Instructions for the task - From the listing below, select every line where the word "type" appears.

— Begin Input —

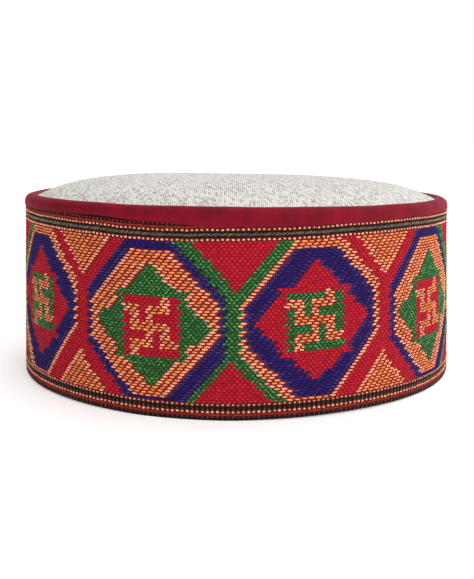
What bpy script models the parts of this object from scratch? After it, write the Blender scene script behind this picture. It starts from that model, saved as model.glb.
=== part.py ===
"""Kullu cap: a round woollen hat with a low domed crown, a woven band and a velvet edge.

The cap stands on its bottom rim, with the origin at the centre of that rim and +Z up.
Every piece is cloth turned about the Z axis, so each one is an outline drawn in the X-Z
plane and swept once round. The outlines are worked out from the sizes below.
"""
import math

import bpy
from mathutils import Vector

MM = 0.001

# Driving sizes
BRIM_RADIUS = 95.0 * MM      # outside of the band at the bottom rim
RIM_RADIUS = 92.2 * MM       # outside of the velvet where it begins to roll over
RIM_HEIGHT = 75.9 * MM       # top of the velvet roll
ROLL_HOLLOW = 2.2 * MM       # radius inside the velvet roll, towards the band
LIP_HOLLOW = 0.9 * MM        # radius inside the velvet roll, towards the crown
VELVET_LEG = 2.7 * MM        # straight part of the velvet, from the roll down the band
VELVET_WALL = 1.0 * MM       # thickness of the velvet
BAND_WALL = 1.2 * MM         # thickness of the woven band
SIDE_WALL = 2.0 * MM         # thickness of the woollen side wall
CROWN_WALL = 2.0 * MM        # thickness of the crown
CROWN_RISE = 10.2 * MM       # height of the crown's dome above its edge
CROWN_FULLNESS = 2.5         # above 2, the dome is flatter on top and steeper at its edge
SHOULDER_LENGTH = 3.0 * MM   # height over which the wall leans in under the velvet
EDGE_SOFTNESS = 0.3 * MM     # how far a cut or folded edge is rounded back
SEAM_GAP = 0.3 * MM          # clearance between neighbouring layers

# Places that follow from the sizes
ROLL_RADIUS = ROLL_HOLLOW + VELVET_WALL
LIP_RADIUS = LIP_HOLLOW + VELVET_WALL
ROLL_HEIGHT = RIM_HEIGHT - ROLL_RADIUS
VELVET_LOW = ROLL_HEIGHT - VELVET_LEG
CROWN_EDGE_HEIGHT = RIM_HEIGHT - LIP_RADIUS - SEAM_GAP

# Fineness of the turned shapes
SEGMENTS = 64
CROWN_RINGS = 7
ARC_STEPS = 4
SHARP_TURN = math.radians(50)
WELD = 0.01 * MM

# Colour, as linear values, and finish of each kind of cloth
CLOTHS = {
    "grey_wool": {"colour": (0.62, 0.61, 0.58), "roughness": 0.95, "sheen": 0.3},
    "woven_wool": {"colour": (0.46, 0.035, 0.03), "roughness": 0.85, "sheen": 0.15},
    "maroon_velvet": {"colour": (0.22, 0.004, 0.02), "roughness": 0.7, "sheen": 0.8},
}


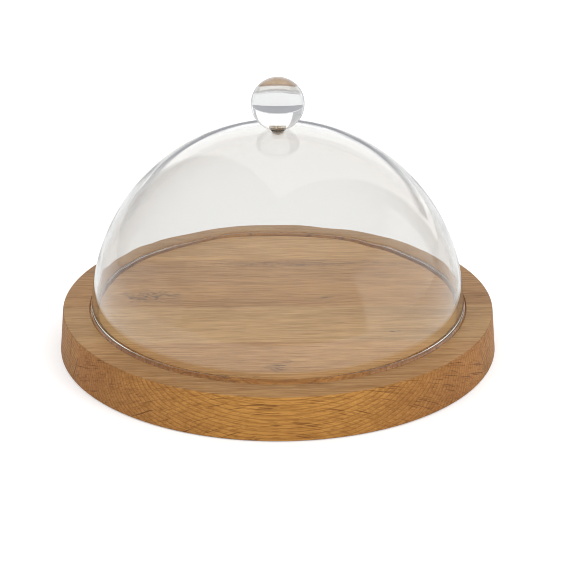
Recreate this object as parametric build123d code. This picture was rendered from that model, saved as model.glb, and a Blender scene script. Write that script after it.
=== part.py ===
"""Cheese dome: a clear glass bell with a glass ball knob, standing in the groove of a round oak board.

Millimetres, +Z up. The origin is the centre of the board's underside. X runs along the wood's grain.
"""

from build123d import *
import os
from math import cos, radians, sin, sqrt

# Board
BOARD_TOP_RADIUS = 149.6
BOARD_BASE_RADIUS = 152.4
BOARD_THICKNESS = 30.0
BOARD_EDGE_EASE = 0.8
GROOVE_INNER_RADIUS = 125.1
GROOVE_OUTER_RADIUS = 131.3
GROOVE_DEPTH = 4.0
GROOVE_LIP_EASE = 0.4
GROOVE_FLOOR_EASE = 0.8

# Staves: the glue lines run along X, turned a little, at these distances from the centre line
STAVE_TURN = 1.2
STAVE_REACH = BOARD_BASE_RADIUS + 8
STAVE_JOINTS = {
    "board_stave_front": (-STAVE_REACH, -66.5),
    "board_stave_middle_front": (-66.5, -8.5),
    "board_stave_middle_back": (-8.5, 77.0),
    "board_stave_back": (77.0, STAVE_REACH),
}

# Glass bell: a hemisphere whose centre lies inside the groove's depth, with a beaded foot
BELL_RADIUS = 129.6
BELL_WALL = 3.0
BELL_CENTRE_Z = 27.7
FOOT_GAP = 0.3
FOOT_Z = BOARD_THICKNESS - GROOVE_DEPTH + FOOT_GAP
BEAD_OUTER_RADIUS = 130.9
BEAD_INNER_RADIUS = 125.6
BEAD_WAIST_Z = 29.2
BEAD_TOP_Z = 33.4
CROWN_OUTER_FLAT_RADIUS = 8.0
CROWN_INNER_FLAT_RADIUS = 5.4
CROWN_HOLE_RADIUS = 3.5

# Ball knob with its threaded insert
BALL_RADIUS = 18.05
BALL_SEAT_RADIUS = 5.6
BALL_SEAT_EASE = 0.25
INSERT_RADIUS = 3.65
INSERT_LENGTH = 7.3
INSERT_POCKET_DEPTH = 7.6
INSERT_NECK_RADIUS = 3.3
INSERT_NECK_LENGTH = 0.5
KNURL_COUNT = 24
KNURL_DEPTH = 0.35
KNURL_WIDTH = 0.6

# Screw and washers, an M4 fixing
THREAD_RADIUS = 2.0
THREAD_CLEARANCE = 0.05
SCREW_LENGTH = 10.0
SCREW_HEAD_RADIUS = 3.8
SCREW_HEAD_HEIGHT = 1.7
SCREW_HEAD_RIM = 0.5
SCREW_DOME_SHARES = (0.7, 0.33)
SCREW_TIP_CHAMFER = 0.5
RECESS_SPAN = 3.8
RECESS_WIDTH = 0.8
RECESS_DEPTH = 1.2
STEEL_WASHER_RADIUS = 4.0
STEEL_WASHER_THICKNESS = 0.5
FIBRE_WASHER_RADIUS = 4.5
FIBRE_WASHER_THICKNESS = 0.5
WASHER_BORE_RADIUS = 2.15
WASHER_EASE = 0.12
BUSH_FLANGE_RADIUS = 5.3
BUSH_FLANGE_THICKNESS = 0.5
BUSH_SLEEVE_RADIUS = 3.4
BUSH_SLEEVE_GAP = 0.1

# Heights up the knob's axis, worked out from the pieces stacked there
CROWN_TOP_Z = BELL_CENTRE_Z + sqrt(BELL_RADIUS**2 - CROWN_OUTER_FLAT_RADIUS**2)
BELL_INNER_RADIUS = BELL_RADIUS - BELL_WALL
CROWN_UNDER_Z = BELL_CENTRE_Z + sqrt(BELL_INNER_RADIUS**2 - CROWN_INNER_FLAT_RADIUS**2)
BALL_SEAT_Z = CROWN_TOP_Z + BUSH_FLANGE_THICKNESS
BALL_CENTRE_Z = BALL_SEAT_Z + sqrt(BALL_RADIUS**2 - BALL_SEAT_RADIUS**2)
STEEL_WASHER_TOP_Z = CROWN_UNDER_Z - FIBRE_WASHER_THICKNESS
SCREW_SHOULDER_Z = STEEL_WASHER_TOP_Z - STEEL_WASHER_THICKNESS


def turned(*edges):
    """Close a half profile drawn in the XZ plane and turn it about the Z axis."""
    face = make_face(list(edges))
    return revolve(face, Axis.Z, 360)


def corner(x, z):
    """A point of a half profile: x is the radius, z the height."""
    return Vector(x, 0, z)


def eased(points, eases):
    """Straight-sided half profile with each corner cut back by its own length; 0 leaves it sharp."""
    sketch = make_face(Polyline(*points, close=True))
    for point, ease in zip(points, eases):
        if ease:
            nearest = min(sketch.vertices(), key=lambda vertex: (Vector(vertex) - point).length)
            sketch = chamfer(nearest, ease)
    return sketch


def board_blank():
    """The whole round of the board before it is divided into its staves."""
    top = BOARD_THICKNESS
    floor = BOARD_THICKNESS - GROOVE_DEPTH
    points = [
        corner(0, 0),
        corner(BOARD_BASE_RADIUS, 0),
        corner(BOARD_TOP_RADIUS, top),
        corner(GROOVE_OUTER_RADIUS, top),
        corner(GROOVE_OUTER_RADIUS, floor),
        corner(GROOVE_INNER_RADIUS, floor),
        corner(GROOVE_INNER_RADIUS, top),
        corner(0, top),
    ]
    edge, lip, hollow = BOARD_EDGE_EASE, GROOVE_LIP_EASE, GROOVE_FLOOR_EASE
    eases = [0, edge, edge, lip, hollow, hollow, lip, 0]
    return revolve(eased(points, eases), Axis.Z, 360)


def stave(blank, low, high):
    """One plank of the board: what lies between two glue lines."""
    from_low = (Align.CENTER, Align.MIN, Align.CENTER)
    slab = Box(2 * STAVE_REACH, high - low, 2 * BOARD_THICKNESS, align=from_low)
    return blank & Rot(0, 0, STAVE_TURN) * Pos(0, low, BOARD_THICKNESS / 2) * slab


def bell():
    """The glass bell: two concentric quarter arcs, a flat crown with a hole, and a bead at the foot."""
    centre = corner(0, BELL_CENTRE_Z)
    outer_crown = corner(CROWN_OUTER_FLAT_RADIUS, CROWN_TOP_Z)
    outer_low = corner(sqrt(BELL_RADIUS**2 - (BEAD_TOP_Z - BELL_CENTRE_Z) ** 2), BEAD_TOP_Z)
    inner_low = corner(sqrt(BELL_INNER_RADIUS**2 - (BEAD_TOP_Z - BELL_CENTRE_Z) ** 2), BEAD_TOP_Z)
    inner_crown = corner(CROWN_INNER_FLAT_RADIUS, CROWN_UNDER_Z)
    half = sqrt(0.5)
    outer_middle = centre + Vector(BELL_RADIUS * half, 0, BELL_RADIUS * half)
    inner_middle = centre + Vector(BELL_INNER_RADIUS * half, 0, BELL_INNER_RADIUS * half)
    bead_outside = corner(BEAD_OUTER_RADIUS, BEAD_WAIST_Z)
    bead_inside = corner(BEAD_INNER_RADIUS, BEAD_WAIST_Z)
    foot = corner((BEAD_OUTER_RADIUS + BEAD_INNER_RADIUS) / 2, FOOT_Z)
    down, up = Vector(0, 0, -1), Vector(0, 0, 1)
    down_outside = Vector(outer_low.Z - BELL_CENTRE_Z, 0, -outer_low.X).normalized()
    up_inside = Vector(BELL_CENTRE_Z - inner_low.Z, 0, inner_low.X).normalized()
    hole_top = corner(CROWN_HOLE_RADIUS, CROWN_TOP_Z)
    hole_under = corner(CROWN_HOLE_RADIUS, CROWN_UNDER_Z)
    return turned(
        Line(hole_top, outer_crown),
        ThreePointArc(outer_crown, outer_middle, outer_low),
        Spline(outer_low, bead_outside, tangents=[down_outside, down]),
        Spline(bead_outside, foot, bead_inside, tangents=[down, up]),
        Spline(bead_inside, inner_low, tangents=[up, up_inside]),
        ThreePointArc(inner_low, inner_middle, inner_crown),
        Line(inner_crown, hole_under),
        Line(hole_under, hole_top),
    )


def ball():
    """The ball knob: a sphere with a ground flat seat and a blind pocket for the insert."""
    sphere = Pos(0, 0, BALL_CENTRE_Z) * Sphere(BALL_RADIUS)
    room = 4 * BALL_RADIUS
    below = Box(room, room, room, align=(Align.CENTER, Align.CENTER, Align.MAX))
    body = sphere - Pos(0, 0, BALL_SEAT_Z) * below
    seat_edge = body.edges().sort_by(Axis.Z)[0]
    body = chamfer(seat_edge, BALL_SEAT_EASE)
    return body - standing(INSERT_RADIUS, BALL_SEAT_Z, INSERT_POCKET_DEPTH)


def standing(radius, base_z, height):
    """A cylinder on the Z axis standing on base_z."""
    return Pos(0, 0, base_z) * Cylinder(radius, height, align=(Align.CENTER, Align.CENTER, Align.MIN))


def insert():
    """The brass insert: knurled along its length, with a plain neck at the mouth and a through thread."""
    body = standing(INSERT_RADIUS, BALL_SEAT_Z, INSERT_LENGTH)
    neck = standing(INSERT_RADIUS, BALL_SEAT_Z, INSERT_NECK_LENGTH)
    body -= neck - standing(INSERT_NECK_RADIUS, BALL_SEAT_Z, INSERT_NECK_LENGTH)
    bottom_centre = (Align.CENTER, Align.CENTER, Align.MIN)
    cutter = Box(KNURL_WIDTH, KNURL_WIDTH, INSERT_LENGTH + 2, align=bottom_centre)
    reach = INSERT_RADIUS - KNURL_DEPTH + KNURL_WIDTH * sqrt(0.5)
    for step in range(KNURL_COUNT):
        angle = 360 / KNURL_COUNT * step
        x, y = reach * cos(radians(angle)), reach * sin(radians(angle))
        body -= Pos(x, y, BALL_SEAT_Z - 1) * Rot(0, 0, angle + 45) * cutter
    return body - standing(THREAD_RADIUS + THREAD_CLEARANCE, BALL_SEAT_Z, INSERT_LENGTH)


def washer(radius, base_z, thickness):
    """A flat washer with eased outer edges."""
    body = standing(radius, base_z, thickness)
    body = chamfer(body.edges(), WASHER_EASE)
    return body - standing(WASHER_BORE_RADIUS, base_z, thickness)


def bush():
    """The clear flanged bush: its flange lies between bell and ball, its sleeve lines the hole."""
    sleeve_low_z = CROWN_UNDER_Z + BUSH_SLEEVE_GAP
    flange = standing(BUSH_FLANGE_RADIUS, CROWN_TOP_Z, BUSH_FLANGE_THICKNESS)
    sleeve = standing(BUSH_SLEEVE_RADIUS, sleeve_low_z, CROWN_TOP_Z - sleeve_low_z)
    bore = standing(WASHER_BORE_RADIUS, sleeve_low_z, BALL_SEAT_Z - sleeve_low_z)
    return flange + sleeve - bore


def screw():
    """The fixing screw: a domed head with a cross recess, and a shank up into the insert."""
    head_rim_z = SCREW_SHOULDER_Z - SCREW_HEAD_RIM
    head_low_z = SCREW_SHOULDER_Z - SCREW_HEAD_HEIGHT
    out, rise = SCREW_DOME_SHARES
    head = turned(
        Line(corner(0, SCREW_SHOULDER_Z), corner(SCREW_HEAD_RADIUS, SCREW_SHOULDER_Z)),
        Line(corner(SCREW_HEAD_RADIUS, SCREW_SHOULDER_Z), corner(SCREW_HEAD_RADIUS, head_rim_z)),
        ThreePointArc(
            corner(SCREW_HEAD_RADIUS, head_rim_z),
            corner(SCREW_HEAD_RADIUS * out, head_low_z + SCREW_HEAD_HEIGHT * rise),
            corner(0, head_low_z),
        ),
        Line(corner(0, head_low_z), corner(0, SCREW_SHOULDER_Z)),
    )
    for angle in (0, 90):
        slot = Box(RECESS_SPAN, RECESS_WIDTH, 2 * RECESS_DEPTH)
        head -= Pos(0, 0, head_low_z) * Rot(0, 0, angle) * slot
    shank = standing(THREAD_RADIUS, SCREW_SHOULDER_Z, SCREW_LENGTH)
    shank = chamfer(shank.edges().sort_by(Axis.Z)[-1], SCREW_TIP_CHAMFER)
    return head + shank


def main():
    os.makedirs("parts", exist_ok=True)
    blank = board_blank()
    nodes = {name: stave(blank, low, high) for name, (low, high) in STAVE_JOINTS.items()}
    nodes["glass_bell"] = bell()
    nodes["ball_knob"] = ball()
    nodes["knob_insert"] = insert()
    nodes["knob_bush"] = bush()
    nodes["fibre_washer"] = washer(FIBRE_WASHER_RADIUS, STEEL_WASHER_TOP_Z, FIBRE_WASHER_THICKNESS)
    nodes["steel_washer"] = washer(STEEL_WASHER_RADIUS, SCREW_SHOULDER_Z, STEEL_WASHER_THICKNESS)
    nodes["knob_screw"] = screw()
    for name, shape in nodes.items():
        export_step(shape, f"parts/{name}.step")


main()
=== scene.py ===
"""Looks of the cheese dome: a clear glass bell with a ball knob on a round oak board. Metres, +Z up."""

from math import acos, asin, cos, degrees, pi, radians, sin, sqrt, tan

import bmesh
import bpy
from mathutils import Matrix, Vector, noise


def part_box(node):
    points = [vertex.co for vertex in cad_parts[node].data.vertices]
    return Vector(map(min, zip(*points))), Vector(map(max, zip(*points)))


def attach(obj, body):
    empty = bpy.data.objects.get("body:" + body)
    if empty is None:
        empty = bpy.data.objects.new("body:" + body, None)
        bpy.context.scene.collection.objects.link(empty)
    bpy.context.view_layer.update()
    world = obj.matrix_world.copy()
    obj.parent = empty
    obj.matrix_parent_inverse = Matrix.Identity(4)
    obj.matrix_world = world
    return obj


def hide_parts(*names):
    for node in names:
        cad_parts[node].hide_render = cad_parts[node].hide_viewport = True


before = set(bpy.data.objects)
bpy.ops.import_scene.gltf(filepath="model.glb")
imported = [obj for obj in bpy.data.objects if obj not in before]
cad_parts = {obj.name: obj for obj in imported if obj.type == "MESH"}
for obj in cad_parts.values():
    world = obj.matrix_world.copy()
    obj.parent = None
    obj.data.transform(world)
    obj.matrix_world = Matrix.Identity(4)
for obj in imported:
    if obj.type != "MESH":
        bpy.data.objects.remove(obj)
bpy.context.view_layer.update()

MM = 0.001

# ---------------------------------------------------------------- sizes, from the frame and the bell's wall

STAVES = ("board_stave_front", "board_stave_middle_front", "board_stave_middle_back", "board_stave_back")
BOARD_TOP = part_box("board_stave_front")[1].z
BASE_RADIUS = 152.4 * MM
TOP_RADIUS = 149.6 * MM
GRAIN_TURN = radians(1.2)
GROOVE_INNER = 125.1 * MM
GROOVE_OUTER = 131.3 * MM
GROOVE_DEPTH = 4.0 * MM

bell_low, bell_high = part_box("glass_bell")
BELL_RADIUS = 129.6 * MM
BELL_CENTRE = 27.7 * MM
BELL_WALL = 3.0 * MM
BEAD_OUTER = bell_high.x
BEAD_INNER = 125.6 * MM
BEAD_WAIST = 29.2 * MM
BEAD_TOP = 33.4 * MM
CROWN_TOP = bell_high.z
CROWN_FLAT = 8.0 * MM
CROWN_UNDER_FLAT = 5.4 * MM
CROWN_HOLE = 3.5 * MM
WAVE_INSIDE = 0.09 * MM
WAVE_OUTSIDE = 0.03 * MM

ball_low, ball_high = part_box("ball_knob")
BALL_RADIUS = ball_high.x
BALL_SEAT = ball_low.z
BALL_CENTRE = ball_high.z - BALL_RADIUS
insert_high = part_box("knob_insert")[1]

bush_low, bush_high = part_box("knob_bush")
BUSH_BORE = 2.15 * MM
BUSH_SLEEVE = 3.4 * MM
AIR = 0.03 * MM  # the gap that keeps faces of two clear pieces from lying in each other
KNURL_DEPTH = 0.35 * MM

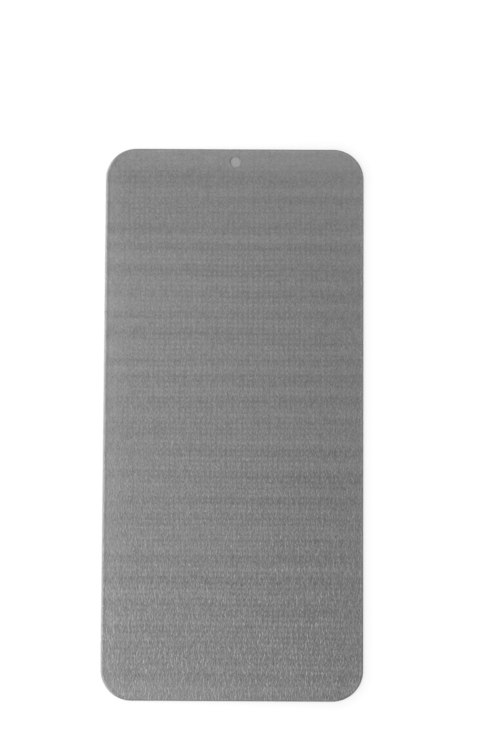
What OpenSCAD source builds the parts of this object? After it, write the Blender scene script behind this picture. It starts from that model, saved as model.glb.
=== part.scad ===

— End Input —

Answer for the task -
cad_parts = {obj.name: obj for obj in imported if obj.type == "MESH"}
    if obj.type != "MESH":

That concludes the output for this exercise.